I have never done formal track racing, and quite honestly by the time I am done with this new/old 1969 CB750 (in about a year or two) I probably will have about $5000+ in it, so I would not competitively race it, but I always will be a blur on the midnight back roads.... Also, this bike will be pretty far from stock when I am done, in ways that I am pretty sure would exempt me from vintage racing, but the mods would not be enough to seriously be competitive with similar modern sport bikes. It will have the heavily breathed on motor that I have been building for several years now. It is a 750 that has been punched out to 900cc (etc), and don’t think that would fly with the strict race circuit rules . So this one will most likely be my personal racer, light to light, café to café, and then out on the open road. I like driving low-slung café bikes long distances, and this one will be able to eat up the miles and the open road in ways that my little T350 can only dream about.
At the same time, I am afraid that the bigger bikes just are too fast for me on a track. I get really competitive, and I eventually would crash hard while the bike was maxed out. I guess that goes for the little bikes too. The difference is that when a little bike is doing a LOT less when it is maxed out it! If I were to race in some vintage class I would probably try to race small bikes like my T350, (or build a 2-stroke 250 – I think they fit the vintage classes a little better.)
Actually that is one of the reasons I got into the vintage bike thing. I have been riding bikes for about 25 years now... I eventually “graduated” to riding sport bikes but I didn’t have the discipline to slow my young arse down. Everywhere I went I was going WAY, WAY too fast. It was stupid. The souless modern plastic crotch rockets (and I don’t care what you think about them) are faster than almost anything imaginable. I thought long and hard about why I couldn’t slow down, and I realized that one of the reasons is that they don’t really start to feel like they’re moving or start to get exciting until you are creeping up on the ton, then they just blow past and all of a sudden I am doing 140+. Those speeds on the highway feel like doing 70 through a busy parking lot. It is just mega stupid..... Well, then I started to remember some of those old bikes that I used to drive and how much I loved them.
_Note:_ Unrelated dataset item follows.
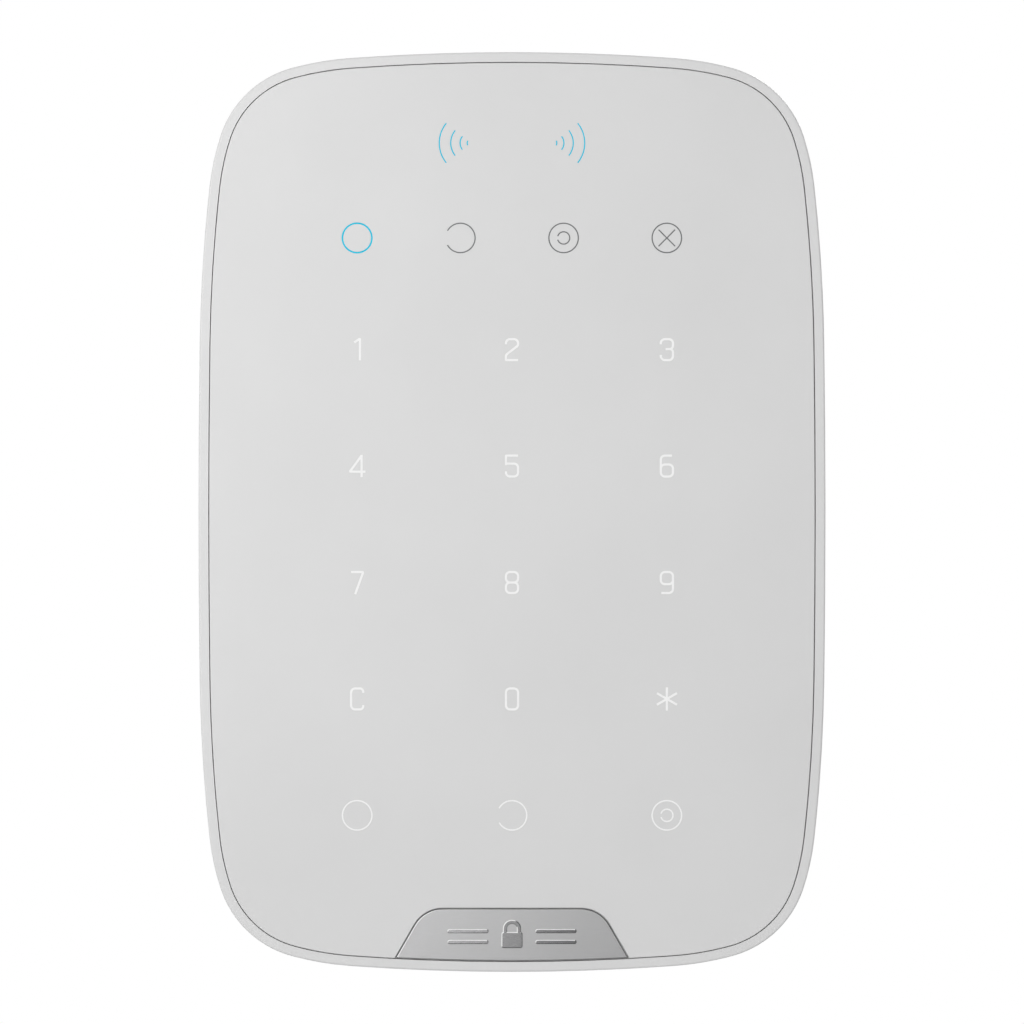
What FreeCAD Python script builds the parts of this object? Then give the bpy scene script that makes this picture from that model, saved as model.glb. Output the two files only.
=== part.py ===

For me it started with the little
1971 175 Honda twin with the high pipes, the one that looked like new with its glorious orange metallic paint job and long, flat, hard old seat – the one my old neighbor gave me because he saw I was having a teenage love affair with motorcycles. Yeah, I loved that beautiful, crappy little old bike. Back then it was like I knew what it meant to feel good on a motorcycle. Back then there was a purity and simplicity and unassailable joy when I screwed down on the throttle and wound that little bugger up, maxing it out at mild highway speeds, then hammer the brakes, kicking the rear end out and sliding through the turns dirt-track style. For me, in the simpler days of my youth, this was the consummation of all things good. Oh! And if I were so lucky to get a cute girl back there, the very face of God was shining down upon me!
What happened? I though that newer, bigger, flashier was going to make me happier, and it took me almost a decade to figure out that I was wrong. I love my old bikes, and especially my little old bikes, because they feel exciting at 55mph. And on the back roads when I grab that last little bit of throttle it can be down right terrifying as I squint through my goggles with my checkered pudding bowl strapped down tight and the landscape sort of disappears into a forgotten blur of vibration and wind; leaning low on the tank, all my attention on the road and that damn wavering needle as it creeps around to a ton. Now that is a thrill. In those moments nothing else exists, nothing else mattes. There is only me, the road and the face of God once again shining down on me.
My old bikes have character, but the require a character to pilot them! The levers (compared to a new bike) are hard to pull, the brakes are touchy and difficult... and I don’t even want to talk about my front drum while at speed in the rain... They vibrate and complain, they foul plugs, buggar up carbs, and the points have to get adjusted all the time. I have to carry tools and a little flashlight because I actually get to use them! It is a endless up-hill battle of loyally fixing and improving. A battle of my will versus the hand of the gods of a bygone era.
You get tired on an old bike. To drive a few hundred miles at speed takes a will to do it and the confidence in yourself that you can and will defy the gods. Nevertheless I love the open road in the places between places on an old café bike. The open desert, the broad countryside, the winding lost mountain road. Places where courage and foolishness push the bike through unfamiliar turns one after another, dropping a knee and straining to see just what might be coming next – is that gravel or a patch of sunlight? And then it is gone... The places where the road reaches up and calls you its brother; where you might go hours and not see another soul. There is a silence there in the rushing wind and howl of a tuned exhaust note; there is a peace, and I am not sure if it comes from within me or if it is found there on the road, but it always is a welcome guest as it wrestles with this thing that pushes me and my old bike farther and harder and farther down the road.
Peace and grease... and be sure to stay away from them cars!